- Exercise objective: Copy every line that mentions the word "JSON".

** begin Raw data **

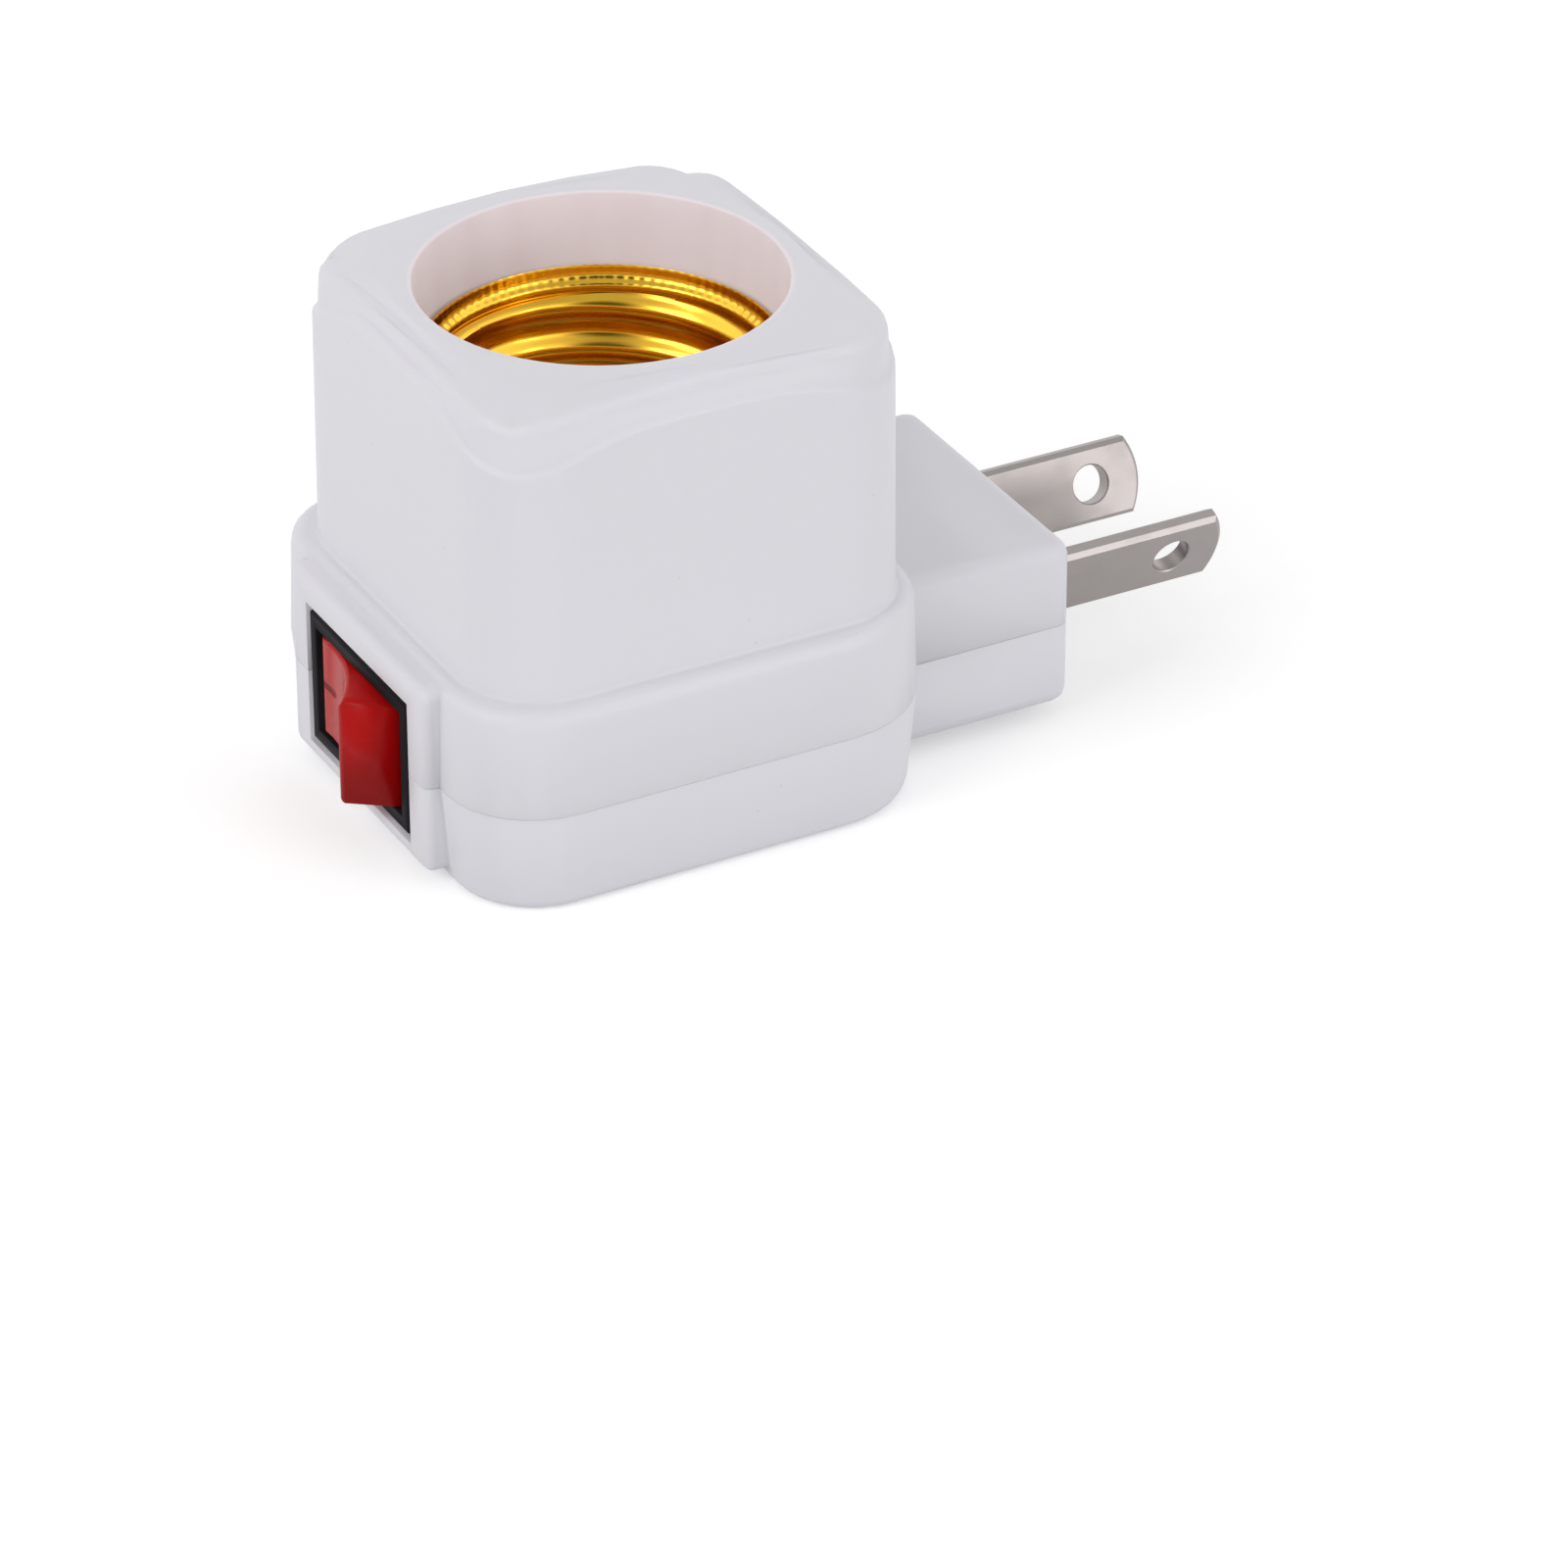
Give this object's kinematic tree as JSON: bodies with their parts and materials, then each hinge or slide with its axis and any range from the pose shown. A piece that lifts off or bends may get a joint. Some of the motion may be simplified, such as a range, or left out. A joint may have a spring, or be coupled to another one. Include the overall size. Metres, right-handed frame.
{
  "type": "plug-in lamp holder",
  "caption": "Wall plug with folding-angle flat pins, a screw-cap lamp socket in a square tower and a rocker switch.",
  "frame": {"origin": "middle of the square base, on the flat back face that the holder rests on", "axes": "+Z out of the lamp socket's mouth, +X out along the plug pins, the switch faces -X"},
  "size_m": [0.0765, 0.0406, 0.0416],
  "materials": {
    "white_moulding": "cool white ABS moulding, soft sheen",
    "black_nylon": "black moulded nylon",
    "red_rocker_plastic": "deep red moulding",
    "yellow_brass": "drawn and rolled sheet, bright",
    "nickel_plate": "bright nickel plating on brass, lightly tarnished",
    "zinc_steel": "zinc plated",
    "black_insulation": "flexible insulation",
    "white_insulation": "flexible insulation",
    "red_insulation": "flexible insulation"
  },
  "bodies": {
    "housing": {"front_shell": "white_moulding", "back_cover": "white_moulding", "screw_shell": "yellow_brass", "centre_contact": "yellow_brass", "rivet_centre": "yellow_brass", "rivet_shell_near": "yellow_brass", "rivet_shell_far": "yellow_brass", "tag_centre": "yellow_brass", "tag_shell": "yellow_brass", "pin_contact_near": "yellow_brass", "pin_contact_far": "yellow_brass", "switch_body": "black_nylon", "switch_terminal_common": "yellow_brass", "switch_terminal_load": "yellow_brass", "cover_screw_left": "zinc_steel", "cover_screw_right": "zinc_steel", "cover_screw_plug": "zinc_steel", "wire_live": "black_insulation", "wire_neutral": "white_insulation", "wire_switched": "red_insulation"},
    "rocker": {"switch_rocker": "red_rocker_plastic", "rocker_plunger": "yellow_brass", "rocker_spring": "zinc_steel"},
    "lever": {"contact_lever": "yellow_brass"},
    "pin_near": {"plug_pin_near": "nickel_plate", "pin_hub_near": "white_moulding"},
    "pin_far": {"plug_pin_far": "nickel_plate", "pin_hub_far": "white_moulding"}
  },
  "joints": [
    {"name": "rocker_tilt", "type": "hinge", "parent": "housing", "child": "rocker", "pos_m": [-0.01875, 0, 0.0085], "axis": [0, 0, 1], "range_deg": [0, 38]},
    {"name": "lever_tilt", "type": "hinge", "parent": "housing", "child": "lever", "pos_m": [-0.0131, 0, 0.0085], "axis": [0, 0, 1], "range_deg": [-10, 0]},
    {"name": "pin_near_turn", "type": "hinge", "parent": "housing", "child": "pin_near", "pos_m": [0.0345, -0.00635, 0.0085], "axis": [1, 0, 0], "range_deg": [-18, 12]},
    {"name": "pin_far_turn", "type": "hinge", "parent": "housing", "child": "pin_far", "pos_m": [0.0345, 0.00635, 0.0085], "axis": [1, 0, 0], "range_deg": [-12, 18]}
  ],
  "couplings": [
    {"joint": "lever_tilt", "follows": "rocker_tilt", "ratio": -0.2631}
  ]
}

** end Raw data **
** begin Raw data **

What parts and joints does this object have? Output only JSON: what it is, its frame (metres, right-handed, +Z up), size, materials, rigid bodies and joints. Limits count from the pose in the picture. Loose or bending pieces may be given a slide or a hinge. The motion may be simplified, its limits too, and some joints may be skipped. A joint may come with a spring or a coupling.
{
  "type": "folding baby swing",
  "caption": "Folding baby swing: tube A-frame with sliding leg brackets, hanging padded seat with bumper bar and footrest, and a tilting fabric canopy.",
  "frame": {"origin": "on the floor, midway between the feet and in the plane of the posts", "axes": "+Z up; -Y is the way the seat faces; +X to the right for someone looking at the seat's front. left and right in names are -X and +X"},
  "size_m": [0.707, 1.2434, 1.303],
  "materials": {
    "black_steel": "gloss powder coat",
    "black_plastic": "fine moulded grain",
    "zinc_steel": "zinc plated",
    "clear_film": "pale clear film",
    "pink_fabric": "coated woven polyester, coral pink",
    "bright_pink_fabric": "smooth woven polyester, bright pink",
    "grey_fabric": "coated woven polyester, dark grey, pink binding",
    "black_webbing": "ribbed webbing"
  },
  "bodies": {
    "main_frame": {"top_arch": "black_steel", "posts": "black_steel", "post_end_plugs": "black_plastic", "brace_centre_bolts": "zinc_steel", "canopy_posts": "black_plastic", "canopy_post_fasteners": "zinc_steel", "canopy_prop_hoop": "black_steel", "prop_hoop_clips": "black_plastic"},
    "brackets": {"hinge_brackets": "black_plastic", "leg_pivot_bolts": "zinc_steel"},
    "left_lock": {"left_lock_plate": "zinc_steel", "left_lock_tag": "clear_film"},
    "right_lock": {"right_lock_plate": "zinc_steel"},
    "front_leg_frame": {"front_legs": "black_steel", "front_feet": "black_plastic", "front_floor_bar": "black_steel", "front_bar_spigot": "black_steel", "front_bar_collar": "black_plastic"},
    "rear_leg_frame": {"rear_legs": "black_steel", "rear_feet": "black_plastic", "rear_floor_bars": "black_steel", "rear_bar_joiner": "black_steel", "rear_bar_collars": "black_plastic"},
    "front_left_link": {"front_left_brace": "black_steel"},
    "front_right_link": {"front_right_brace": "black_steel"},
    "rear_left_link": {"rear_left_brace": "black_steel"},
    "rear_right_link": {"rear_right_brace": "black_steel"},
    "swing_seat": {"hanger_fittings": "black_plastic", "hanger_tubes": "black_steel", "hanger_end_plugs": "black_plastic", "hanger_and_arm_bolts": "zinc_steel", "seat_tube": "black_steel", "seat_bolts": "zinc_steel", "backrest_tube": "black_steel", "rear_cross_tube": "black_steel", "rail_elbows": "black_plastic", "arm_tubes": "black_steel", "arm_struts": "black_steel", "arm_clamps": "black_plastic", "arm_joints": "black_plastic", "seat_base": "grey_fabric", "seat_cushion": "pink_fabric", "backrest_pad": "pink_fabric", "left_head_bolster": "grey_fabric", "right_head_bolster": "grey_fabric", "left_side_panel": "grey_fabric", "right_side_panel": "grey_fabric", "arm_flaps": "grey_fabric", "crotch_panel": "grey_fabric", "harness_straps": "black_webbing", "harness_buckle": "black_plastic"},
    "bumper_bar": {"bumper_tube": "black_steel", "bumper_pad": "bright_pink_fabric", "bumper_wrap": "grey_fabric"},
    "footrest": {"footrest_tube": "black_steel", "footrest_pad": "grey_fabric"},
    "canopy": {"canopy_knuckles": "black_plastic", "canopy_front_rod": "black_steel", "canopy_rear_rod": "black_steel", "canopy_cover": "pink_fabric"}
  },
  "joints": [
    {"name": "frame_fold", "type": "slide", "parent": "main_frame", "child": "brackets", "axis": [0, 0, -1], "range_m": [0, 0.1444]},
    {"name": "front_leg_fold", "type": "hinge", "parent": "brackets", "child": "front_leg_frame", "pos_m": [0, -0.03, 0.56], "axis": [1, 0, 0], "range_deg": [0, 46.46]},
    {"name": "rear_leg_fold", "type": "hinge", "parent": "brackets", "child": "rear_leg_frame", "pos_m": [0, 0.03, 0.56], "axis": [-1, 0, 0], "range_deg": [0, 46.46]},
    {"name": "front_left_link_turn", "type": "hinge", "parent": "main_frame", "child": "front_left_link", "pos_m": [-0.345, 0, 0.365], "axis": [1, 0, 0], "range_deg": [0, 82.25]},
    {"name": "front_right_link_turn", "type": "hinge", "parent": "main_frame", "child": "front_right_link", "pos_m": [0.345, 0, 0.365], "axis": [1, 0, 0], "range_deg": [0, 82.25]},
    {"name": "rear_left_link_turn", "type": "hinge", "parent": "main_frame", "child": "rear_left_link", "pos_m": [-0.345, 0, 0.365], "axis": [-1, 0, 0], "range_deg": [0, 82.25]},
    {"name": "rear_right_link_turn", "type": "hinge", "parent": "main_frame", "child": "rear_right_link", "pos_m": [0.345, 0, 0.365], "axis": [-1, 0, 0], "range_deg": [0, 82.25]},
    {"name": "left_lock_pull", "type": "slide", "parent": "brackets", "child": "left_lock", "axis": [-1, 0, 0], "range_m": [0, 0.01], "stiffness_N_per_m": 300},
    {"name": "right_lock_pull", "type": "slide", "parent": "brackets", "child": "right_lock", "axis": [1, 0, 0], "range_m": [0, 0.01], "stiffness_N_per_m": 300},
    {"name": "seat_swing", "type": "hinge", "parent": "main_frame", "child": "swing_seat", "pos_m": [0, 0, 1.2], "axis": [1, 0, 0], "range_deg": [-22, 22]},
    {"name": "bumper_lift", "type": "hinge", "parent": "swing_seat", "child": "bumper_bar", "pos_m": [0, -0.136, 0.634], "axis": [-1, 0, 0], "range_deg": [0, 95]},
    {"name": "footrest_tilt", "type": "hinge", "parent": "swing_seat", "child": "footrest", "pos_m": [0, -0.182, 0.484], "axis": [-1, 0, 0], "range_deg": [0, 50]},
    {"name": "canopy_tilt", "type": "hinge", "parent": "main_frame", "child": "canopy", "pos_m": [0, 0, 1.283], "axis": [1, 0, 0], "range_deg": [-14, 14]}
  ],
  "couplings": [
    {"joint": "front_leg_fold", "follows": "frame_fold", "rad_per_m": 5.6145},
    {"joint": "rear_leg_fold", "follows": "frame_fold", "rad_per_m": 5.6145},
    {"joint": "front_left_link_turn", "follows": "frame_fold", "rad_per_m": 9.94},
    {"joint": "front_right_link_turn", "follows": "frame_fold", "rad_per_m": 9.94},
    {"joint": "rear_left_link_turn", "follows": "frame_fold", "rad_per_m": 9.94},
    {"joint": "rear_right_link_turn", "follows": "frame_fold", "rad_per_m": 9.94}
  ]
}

** end Raw data **

- Correct result:
Give this object's kinematic tree as JSON: bodies with their parts and materials, then each hinge or slide with its axis and any range from the pose shown. A piece that lifts off or bends may get a joint. Some of the motion may be simplified, such as a range, or left out. A joint may have a spring, or be coupled to another one. Include the overall size. Metres, right-handed frame.
What parts and joints does this object have? Output only JSON: what it is, its frame (metres, right-handed, +Z up), size, materials, rigid bodies and joints. Limits count from the pose in the picture. Loose or bending pieces may be given a slide or a hinge. The motion may be simplified, its limits too, and some joints may be skipped. A joint may come with a spring or a coupling.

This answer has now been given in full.